- **WORK INSTRUCTIONS**: Copy out every line of the data exactly.

>>>

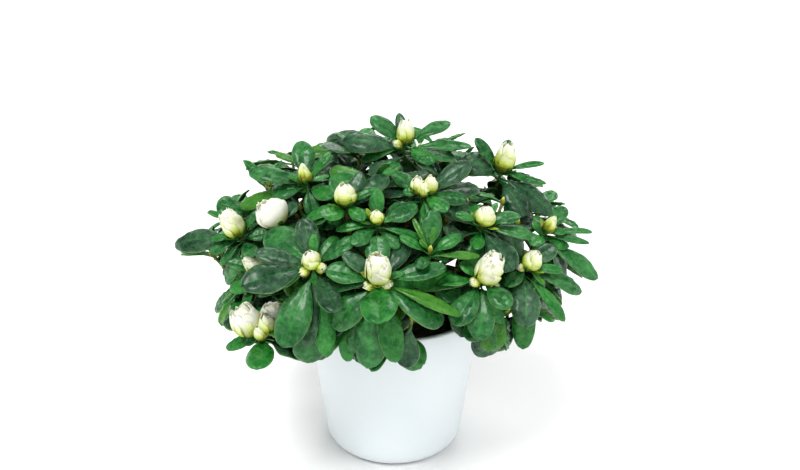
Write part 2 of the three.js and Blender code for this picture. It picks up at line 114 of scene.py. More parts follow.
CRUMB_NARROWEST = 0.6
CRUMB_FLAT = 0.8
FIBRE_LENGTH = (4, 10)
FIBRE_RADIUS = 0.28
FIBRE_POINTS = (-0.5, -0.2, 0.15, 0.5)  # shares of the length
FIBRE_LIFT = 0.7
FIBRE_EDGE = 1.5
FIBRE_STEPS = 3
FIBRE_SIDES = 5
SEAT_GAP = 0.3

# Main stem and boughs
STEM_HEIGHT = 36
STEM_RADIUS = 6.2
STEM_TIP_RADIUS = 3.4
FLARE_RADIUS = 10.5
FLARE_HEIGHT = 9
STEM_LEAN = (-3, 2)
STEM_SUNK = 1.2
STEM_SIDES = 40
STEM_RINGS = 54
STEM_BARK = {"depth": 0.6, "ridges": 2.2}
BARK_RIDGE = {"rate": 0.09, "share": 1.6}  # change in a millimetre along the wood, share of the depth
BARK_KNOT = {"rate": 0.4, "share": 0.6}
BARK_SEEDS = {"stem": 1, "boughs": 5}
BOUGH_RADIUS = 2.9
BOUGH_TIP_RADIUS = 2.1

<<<

- **ANSWER IN FULL**:
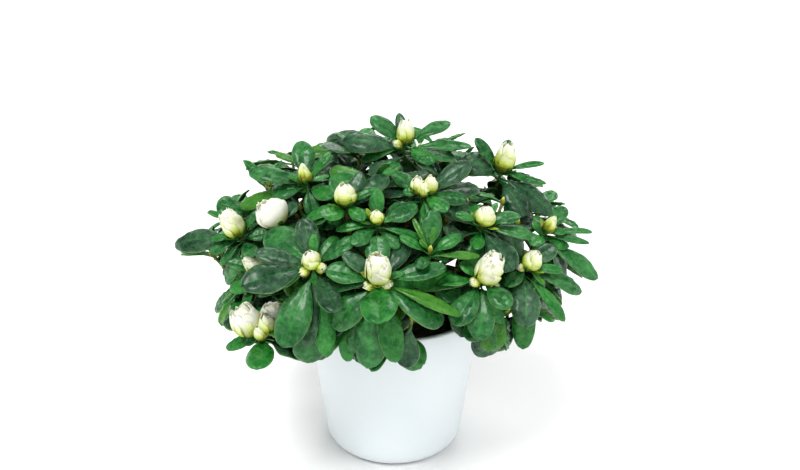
Write part 2 of the three.js and Blender code for this picture. It picks up at line 114 of scene.py. More parts follow.
CRUMB_NARROWEST = 0.6
CRUMB_FLAT = 0.8
FIBRE_LENGTH = (4, 10)
FIBRE_RADIUS = 0.28
FIBRE_POINTS = (-0.5, -0.2, 0.15, 0.5)  # shares of the length
FIBRE_LIFT = 0.7
FIBRE_EDGE = 1.5
FIBRE_STEPS = 3
FIBRE_SIDES = 5
SEAT_GAP = 0.3

# Main stem and boughs
STEM_HEIGHT = 36
STEM_RADIUS = 6.2
STEM_TIP_RADIUS = 3.4
FLARE_RADIUS = 10.5
FLARE_HEIGHT = 9
STEM_LEAN = (-3, 2)
STEM_SUNK = 1.2
STEM_SIDES = 40
STEM_RINGS = 54
STEM_BARK = {"depth": 0.6, "ridges": 2.2}
BARK_RIDGE = {"rate": 0.09, "share": 1.6}  # change in a millimetre along the wood, share of the depth
BARK_KNOT = {"rate": 0.4, "share": 0.6}
BARK_SEEDS = {"stem": 1, "boughs": 5}
BOUGH_RADIUS = 2.9
BOUGH_TIP_RADIUS = 2.1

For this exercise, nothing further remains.